Lean Into Municipal Pilots
The best way to validate new approaches is to test them in real communities. Pilots show how distributed components aggregate, how they sync with utility operations and how they can participate in wholesale markets. That feedback loop helps regulators, vendors and operators move in parallel instead of waiting years for perfect conditions.
The Leadership Challenge
The hardest part isn’t the technology alone. It’s mindset, regulation and clear definitions. Take virtual power plants (VPPs): In some forums, VPPs mean residential aggregation; in others, they mean transmission-level portfolios. Without clarity, it’s easy to confuse the market. We need cooperation and, in some cases, competition to move things forward.
There’s also a cultural hurdle. Utilities have traditionally been protective of their systems—and with good reason. Opening access to customer data or third-party technologies raises real concerns about privacy and security.
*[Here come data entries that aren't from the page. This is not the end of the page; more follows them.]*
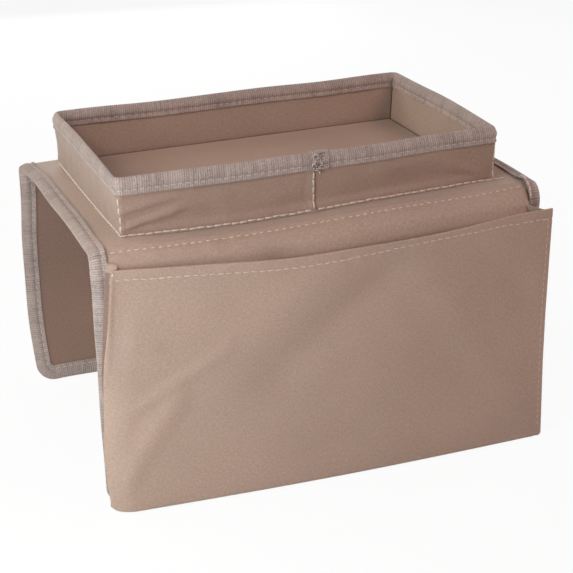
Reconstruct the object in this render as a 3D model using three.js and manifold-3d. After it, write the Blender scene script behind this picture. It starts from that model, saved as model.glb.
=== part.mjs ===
// Armrest organizer: a stiffened cloth saddle that lies over the arm of a chair. A shallow tray stands on
// the saddle, the front panel carries a bellows pocket and the plain back panel hangs down the other side.
// Millimetres. +X runs along the fold lines, -Y points to the pocket side and +Z is up. The origin is the
// middle of the footprint, on the surface that the two panels stand on.
import * as THREE from "three";
import { mergeVertices } from "three/addons/utils/BufferGeometryUtils.js";
import Module from "manifold-3d";

const wasm = await Module();
wasm.setup();

// Driving dimensions of the whole
const SADDLE_LENGTH = 330;
const STANDING_HEIGHT = 184;
const TRAY_LENGTH = 277;
const TRAY_WIDTH = 168;
const TRAY_HEIGHT = 40;
const TRAY_CORNER_RADIUS = 6;
const FRONT_MARGIN = 25;
const BACK_MARGIN = 14;
const FRONT_FOLD_RADIUS = 12;
const BACK_FOLD_RADIUS = 10;
const PANEL_CORNER_RADIUS = 14;
const BACK_PANEL_BOW = 25;
const BACK_PANEL_BOW_SKEW = 1.3;

// Cloth, stiffener board and binding tape
const CLOTH_THICKNESS = 0.8;
const BOARD_THICKNESS = 2;
const TAPE_THICKNESS = 0.6;
const TAPE_SHOWING = 11;
const CLEARANCE = 0.3;
const BOARD_INSET = 5;

// Pocket, measured out from the front panel's face
const POCKET_CLOTH_THICKNESS = 1;
const POCKET_LEFT_INSET_AT_MOUTH = 9;
const POCKET_LEFT_INSET_AT_FOOT = 2;
const POCKET_RIGHT_INSET = 7;
const POCKET_MOUTH_DROP = 9.5;
const POCKET_MOUTH_SAG = 4;
const POCKET_MOUTH_LEFT = 7;
const POCKET_MOUTH_RIGHT = 21;
const POCKET_MOUTH_BELLY = 10;
const POCKET_FOOT_LEFT = 14;
const POCKET_FOOT_RIGHT = 28;
const POCKET_FOOT_BELLY = 4;
const POCKET_FOOT_RADIUS = 3;
const POCKET_HEM_WIDTH = 9;
const POCKET_HEM_THICKNESS = 0.8;
const GUSSET_PLEAT_LEFT = 5;
const GUSSET_PLEAT_RIGHT = 2;

// Lapped end of the rim tape
const LAP_LENGTH = 13;
const LAP_START = -4;

// How far a cutting shape reaches past the piece that it cuts
const CUT_SPARE = 1;

// Facets
const ARC_STEPS = 8;
const CORNER_STEPS = 6;
const BOW_STEPS = 14;
const POCKET_COLUMNS = 20;
const POCKET_ROWS = 10;

// Layers of the stiffened cloth sandwich, as depths below its outer face
const COVER = [0, CLOTH_THICKNESS];
const BOARD = [COVER[1] + CLEARANCE, COVER[1] + CLEARANCE + BOARD_THICKNESS];
const LINING = [BOARD[1] + CLEARANCE, BOARD[1] + CLEARANCE + CLOTH_THICKNESS];
const SANDWICH = LINING[1];
const TAPE_PROUD = CLEARANCE + TAPE_THICKNESS;

const cloth = new THREE.MeshStandardMaterial({ color: 0xae9482, roughness: 0.9, metalness: 0 });
const lining = new THREE.MeshStandardMaterial({ color: 0xa58a78, roughness: 0.92, metalness: 0 });
const tape = new THREE.MeshStandardMaterial({ color: 0xa08c82, roughness: 0.85, metalness: 0 });
const board = new THREE.MeshStandardMaterial({ color: 0xd8d4c8, roughness: 0.6, metalness: 0 });

const organizer = new THREE.Group();

function addPiece(name, geometry, material) {
  const piece = new THREE.Mesh(geometry, material);
  piece.name = name;
  organizer.add(piece);
}

// Solids for cutting and joining
function toSolid(geometry) {
  const bare = geometry.clone();
  bare.deleteAttribute("normal");
  bare.deleteAttribute("uv");
  const merged = mergeVertices(bare, 1e-4);
  const mesh = new wasm.Mesh({
    numProp: 3,
    vertProperties: new Float32Array(merged.attributes.position.array),
    triVerts: new Uint32Array(merged.index.array),
  });
  return new wasm.Manifold(mesh);
}

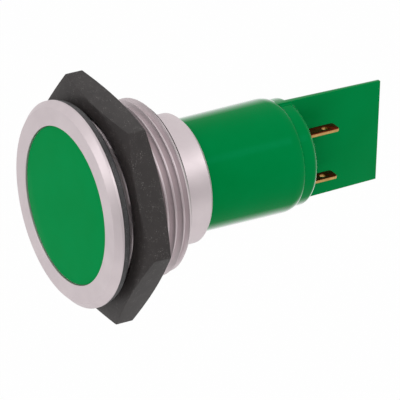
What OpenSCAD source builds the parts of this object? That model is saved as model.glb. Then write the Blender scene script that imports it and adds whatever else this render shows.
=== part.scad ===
// Panel pilot light for a 30 mm panel hole, with a flat lens, a hex nut and two solder tabs.
// The axis runs along Y. The front face looks towards -Y and the origin is where the axis
// crosses the front of the panel, which is also the back of the gasket. Z runs up the barrier.

/* [Bezel and sleeve] */
// Outside diameter of the sleeve's thread
thread_d = 30; // [26:0.5:36]
// Pitch of that thread
thread_pitch = 1.5; // [1:0.25:2]
// Width of the bezel flange past the thread
flange_w = 2.5; // [2:0.1:5]
// Thickness of the bezel flange
bezel_t = 1.5; // [1.3:0.1:2.4]
// Bevel round the front edge of the bezel
bezel_bevel = 1; // [0.2:0.1:1.2]
// How far the plain spigot stands below the thread, on the radius
spigot_drop = 0.2; // [0.18:0.01:0.3]
// How far the gasket's seat stands below the spigot, on the radius
gasket_seat_drop = 0.3; // [0.18:0.01:0.4]
// Wall of the sleeve, from its bore to the thread's crests
sleeve_wall = 2.3; // [2:0.1:2.8]
// Width of the ledge between the window and the bore, which the lens rests on
ledge_w = 0.75; // [0.5:0.05:1]
// Thickness of the sleeve's rear wall
rear_wall_t = 2.15; // [1:0.05:2.4]
// Wall of the plain collar behind the thread
collar_wall = 1.23; // [0.6:0.01:1.6]
// Length of the collar past the end of the thread
collar_l = 6.15; // [4.5:0.05:10]
// Radius of the fillet where the collar meets the sleeve
collar_fillet = 0.6; // [0.2:0.1:1.5]
// Bevel round the collar's rear edge
collar_bevel = 0.55; // [0.1:0.05:0.55]

/* [Gasket] */
// How far the gasket's edge lies inside the flange's edge
gasket_inset = 0.25; // [0:0.05:1]
// Thickness of the gasket
gasket_t = 1.2; // [0.6:0.1:2]
// Rounding on the gasket's outer edges
gasket_round = 0.35; // [0.1:0.05:0.5]

/* [Mounting nut] */
// Wall of the nut, from the thread's crests to the middle of a flat
nut_wall = 3.3; // [2:0.1:5]
// Thickness of the nut
nut_t = 4.7; // [3:0.1:6]
// Free gap between the gasket and the nut, where the panel goes
panel_gap = 1.45; // [1:0.05:3]
// Angle of the chamfer that takes the nut's corners down
nut_chamfer_angle = 15; // [5:1:30]
// Turn of the nut about the axis, from a corner straight up
nut_turn = -26; // [-30:0.1:30]
// Bevel at both mouths of the nut's bore
nut_mouth = 0.6; // [0.2:0.1:1.2]

/* [Lens and diffuser] */
// How far the lens lies below the bezel's face
lens_recess = 0.3; // [0.1:0.05:0.8]
// Thickness of the lens's face
lens_t = 1.8; // [1.2:0.1:2.2]
// Rounding on the lens's front edge
lens_round = 0.25; // [0.1:0.05:0.6]
// Length of the skirt behind the lens's face
skirt_l = 2.9; // [2.2:0.1:3.2]
// Wall of the lens's skirt
skirt_wall = 1.35; // [1.2:0.05:1.6]
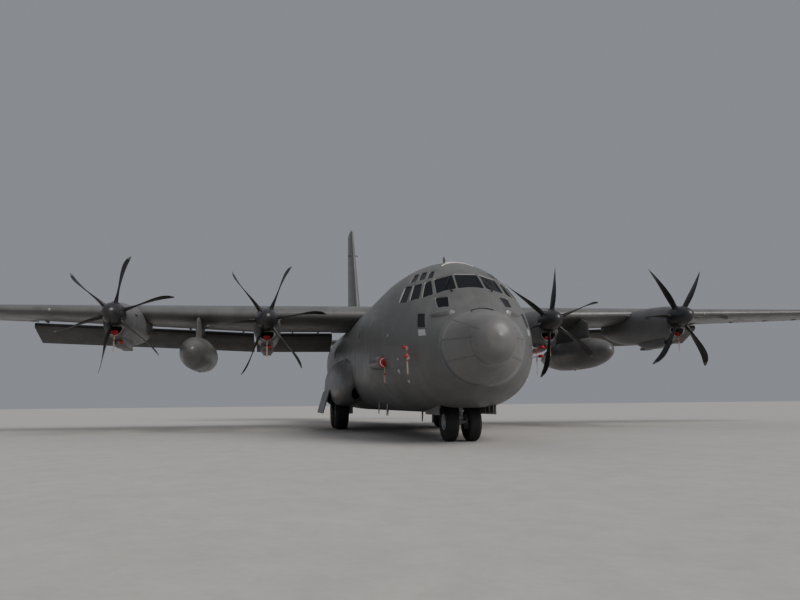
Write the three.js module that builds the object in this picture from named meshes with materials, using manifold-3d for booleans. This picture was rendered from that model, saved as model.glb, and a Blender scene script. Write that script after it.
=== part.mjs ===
// A four-engined high-wing military transport plane, parked on its wheels with its flaps down.
// Every size below is the full-size aircraft's, in millimetres. The whole group is halved at the
// end, because the part is a 1:2 scale model.
// X runs to the aircraft's left, Y runs aft and Z runs up from the ground. A station is a distance
// behind the tip of the nose.
import * as THREE from "three";
import { mergeVertices } from "three/addons/utils/BufferGeometryUtils.js";
import Module from "manifold-3d";

const wasm = await Module();
wasm.setup();

// Driving dimensions
const SCALE = 1 / 2;
const LENGTH = 29790;
const GAP = 1; // between pieces that touch
const WING_GAP = 6; // the same round a wing section, whose nose is steep
const CLEAR = 14; // round pieces that move
const CONTROL_CLEAR = 24; // round the rudder, the elevators and the ailerons
const HULL_WALL = 80;
const AFT_WALL = 50; // behind the ramp's hinge
const TAIL_SKIN = 30;
const RING_POINTS = 32;

const RADOME_END = 1150;
const COCKPIT_END = 5460;
const RAMP_HINGE = 17960;
const RAMP_END = 21300;
const AFT_DOOR_END = 25200;
const HOLLOW_END = 28700;
const FLOOR_TOP = 1030;
const FLOOR_THICK = 90;
const DECK_TOP = 2450;
const RAMP_HALF_WIDTH = 1400;
const RAMP_TOP = 2100; // at its rear end
const RAMP_SKIN = 80; // of the ramp's and the aft door's inside face
const AFT_DOOR_HALF_WIDTHS = [1300, 850];
const AFT_DOOR_TOP = 3450; // at its rear end
const RAMP_OPEN = 29; // degrees
const SPLIT_SLANT = 25; // degrees that the joint of ramp and aft door leans back going down
const HINGE_HEIGHT = 1000;

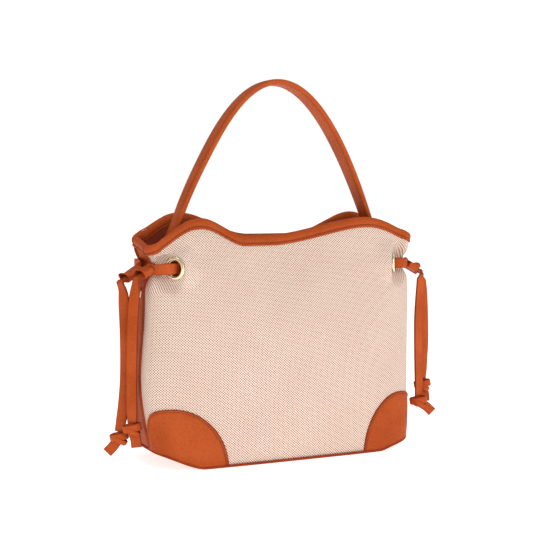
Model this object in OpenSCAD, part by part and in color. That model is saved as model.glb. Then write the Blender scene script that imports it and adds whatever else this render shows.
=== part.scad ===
// Small canvas and leather bucket bag with a cinched mouth.
// Origin under the middle of the base, +Z up, the front faces -Y, the left gusset is at -X.

/* [Body] */
// Width of the body from gusset to gusset, at its widest
body_w = 286; // [270:1:300]
// Depth of the base, front to back
base_d = 104; // [96:1:112]
// Depth of the mouth at the two humps of the rim
mouth_d = 49; // [44:1:54]
// Height of the rim at the front humps
hump_h = 233.5; // [228:0.5:240]
// Height of the rim at its middle dip
dip_h = 216.8; // [212:0.2:222]
// Height of the rim at the gussets
end_h = 216.8; // [212:0.2:222]
// How far the ends of the base turn up off the floor
end_lift = 14; // [8:1:20]
// How far the lace pulls each gusset in
pinch = 7; // [2:1:8]
// How much higher the back of the rim stands at its humps
back_rise = 5; // [0:0.5:6]

/* [Sheets] */
// Thickness of the canvas
canvas_t = 1.8; // [1.4:0.1:2]
// Thickness of the lining
lining_t = 0.9; // [0.6:0.1:1]
// Thickness of the leather patches and bindings
trim_t = 1.2; // [0.8:0.1:1.4]
// Height of the rim binding
binding_h = 8.7; // [7:0.1:11]
// Diameter of the piping in the side seams
piping_d = 2.3; // [1.8:0.1:2.4]

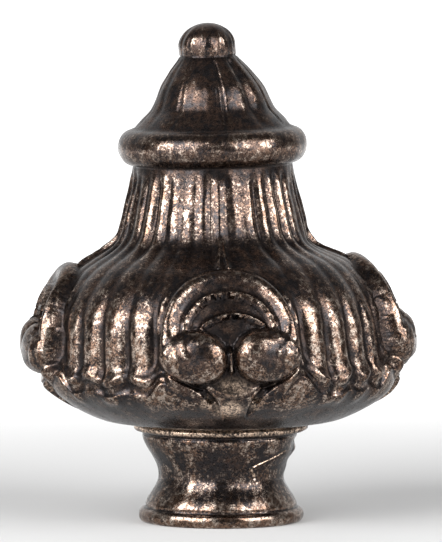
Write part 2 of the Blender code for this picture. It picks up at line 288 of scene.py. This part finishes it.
def body_outline():
    """Up the bowl, round the rim and up the mantle; the rim's points are placed by rim_point."""
    z = np.linspace(BOWL_Z + 0.28, RIM_LOW_Z, 200)
    bowl = evenly(np.stack([bowl_radius(z), z], axis=1), 0.27)
    rim = [(0, -share) for share in np.linspace(0.06, 0.94, 16)]
    z = np.linspace(RIM_HIGH_Z, COLLAR_Z, 900)
    mantle = np.stack([mantle_radius(z), z], axis=1)
    low = evenly(mantle[z < 31.3], 0.172)
    return bowl + rim + low + evenly(mantle[z > 31.5], 0.36)


def top_outline():
    """Up the collar, the cone and the knob to the tip."""
    inside = (NECK_RADIUS + CONE_RADIUS) / 2
    outward = COLLAR_RADIUS + 0.15 - inside
    collar = evenly(arc(inside, COLLAR_MIDDLE_Z, outward, COLLAR_HALF_HEIGHT, -74, 78), 0.27)
    z = np.linspace(CONE_Z, KNOB_Z, 120)
    share = read(CONE_OUTLINE, (z - CONE_Z) / (KNOB_Z - CONE_Z))
    cone = evenly(np.stack([CONE_RADIUS + (CONE_TOP_RADIUS - CONE_RADIUS) * share, z], axis=1), 0.32)
    dome = evenly(arc(0, KNOB_MIDDLE_Z, KNOB_RADIUS, TOP_Z - KNOB_MIDDLE_Z, 0, 90), 0.24)
    return collar + cone + [(KNOB_RADIUS - 0.1, KNOB_Z + 0.12), (KNOB_RADIUS, KNOB_Z + 0.4)] + dome


# Reliefs, square to the outline. Angles are from the front scroll.

# Length along the mantle's outline, from the middle of the balls, by height
LENGTH_Z = np.linspace(RIM_Z - 2, COLLAR_Z, 1400)
LENGTHS = np.concatenate([[0], np.cumsum(np.hypot(np.diff(LENGTH_Z), np.diff(mantle_radius(LENGTH_Z))))])
LENGTHS -= np.interp(BALL_Z, LENGTH_Z, LENGTHS)


def stand_off(radius_at, z, relief):
    """Radius and height of points that stand off an outline, square to it, by their relief."""
    slope = (radius_at(z + 0.05) - radius_at(z - 0.05)) / 0.1
    tilt = np.hypot(1, slope)
    return radius_at(z) + relief / tilt, z - relief * slope / tilt


def reed_share(angle, z):
    """0 on the crest of the nearest reed, 1 in the groove beside it; the reeds wander a little."""
    wander = 0.8 * np.sin(3 * angle + 0.6) + 0.6 * np.sin(5 * angle + 0.08 * z + 2.0)
    return np.abs(from_repeat(angle - np.radians(wander), REEDS)) / (pi / REEDS)


def uneven(index, seed):
    """A number from 0 to 1 that belongs to one reed or rib of the casting."""
    return np.abs(np.sin(index * 12.9898 + seed) * 43758.5453) % 1


def groove_strength(angle, count, seed):
    """How strong the groove there is beside the others, from 0.2 to 1.45."""
    return 0.2 + 1.25 * uneven(np.floor((angle % tau) / (tau / count)), seed)


def rim_lift(angle):
    """How far the rim rises there over its plain height."""
    return read(RIM_LINE, np.degrees(from_repeat(angle, 1)))


def gable_share(angle):
    """1 under the gables, 0 between the scrolls."""
    aside = np.degrees(np.abs(from_repeat(angle, SCROLLS)))
    return blend(9, 17, aside) * (1 - blend(25, 31, aside))


def snap_to_lines(u, v):
    """Draws points close to one of the band's edges onto it, so that the edge runs clean."""
    new_u, new_v, pull = u.copy(), v.copy(), np.full_like(u, 0.16)
    inside = np.hypot(u - OUTER_LIP[0], v - OUTER_LIP[1]) < OUTER_LIP[2] - LIP_WALL
    for (across, up, radius), allowed in ((OUTER_LIP, v > 0.8), (INNER_LIP, inside & (v > 0.8))):
        away = np.maximum(np.hypot(u - across, v - up), 0.1)
        for line in (radius, radius - LIP_WALL):
            near = (np.abs(away - line) < pull) & allowed
            new_u[near] = across + (u - across)[near] * line / away[near]
            new_v[near] = up + (v - up)[near] * line / away[near]
            pull[near] = np.abs(away - line)[near]
    q = np.maximum(np.hypot(u / BAND_HALF_WIDTH, v / BAND_HEIGHT), 1e-6)
    away = np.abs(q - 1) * q / np.maximum(np.hypot(u / BAND_HALF_WIDTH**2, v / BAND_HEIGHT**2), 1e-6)
    near = (away < pull) & (v > 0.8)
    new_u[near], new_v[near] = (u / q)[near], (v / q)[near]
    return new_u, new_v


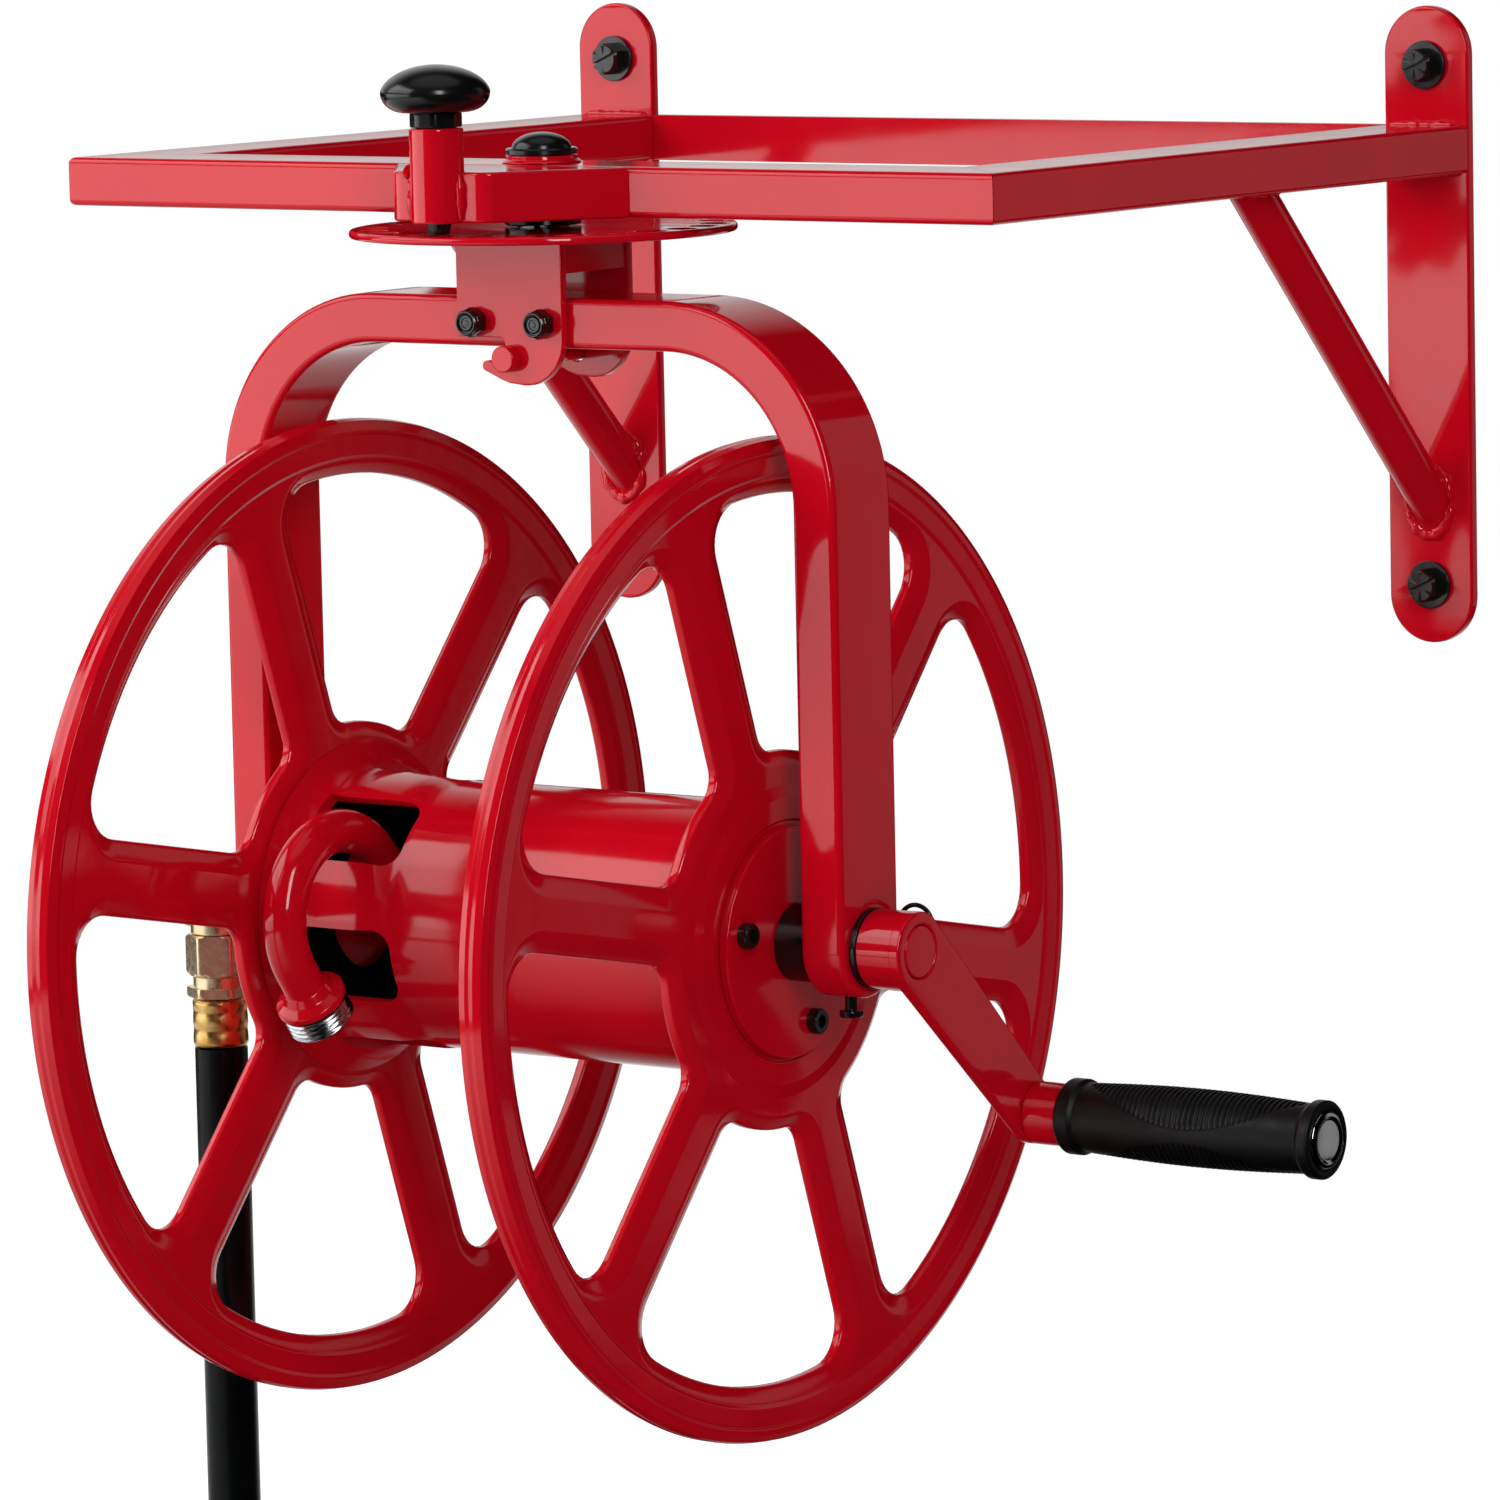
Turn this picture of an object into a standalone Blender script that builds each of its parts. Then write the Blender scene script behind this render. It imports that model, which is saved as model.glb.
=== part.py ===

New regulatory frameworks like FERC Order 2222 and ERCOT’s ADER pilots are steps toward building trust, but change management is as much about people as it is about code.
Emerging Loads, Expanding Demands
The story doesn’t end with distributed energy resources (DERs). Emergent large loads (ELLs)—high-demand electricity consumers like data centers, AI compute facilities and Bitcoin miners—are reshaping the grid. Data centers partner with renewables to lower their footprint, while Bitcoin miners act as flexible loads that can absorb excess capacity or shut off during peak demand. These new actors complicate planning but also create opportunities for stability when integrated correctly.
This is where digital twins again show their value. They provide a safe environment to simulate scenarios before committing capital, test how emerging loads interact with distributed resources and forecast demand curves under different conditions. Forecasting is only part of the picture; optimization is just as important. Every ISO and utility runs incentive programs. The real question leaders ask is: Which products should we participate in to get the highest value? Twins give them a grounded way to answer.
From Pilots To Profit Centers
Energy expansion is already underway. South Australia’s data linkage demonstration projects prove that residential flexibility can scale. ERCOT’s pilots are showing how aggregated home batteries and devices can provide real capacity. Singapore and the U.K. are proving that nationwide, interoperable twins are possible.
The lesson for leaders is simple: Digital twins aren’t just software; they’re strategy engines. They convert DER sprawl into dispatchable portfolios and uncertainty into options you can bid. They give us a way to coordinate across assets, markets and loads—so that the grid of the future isn’t chaos, but a trusted system that can expand along with us.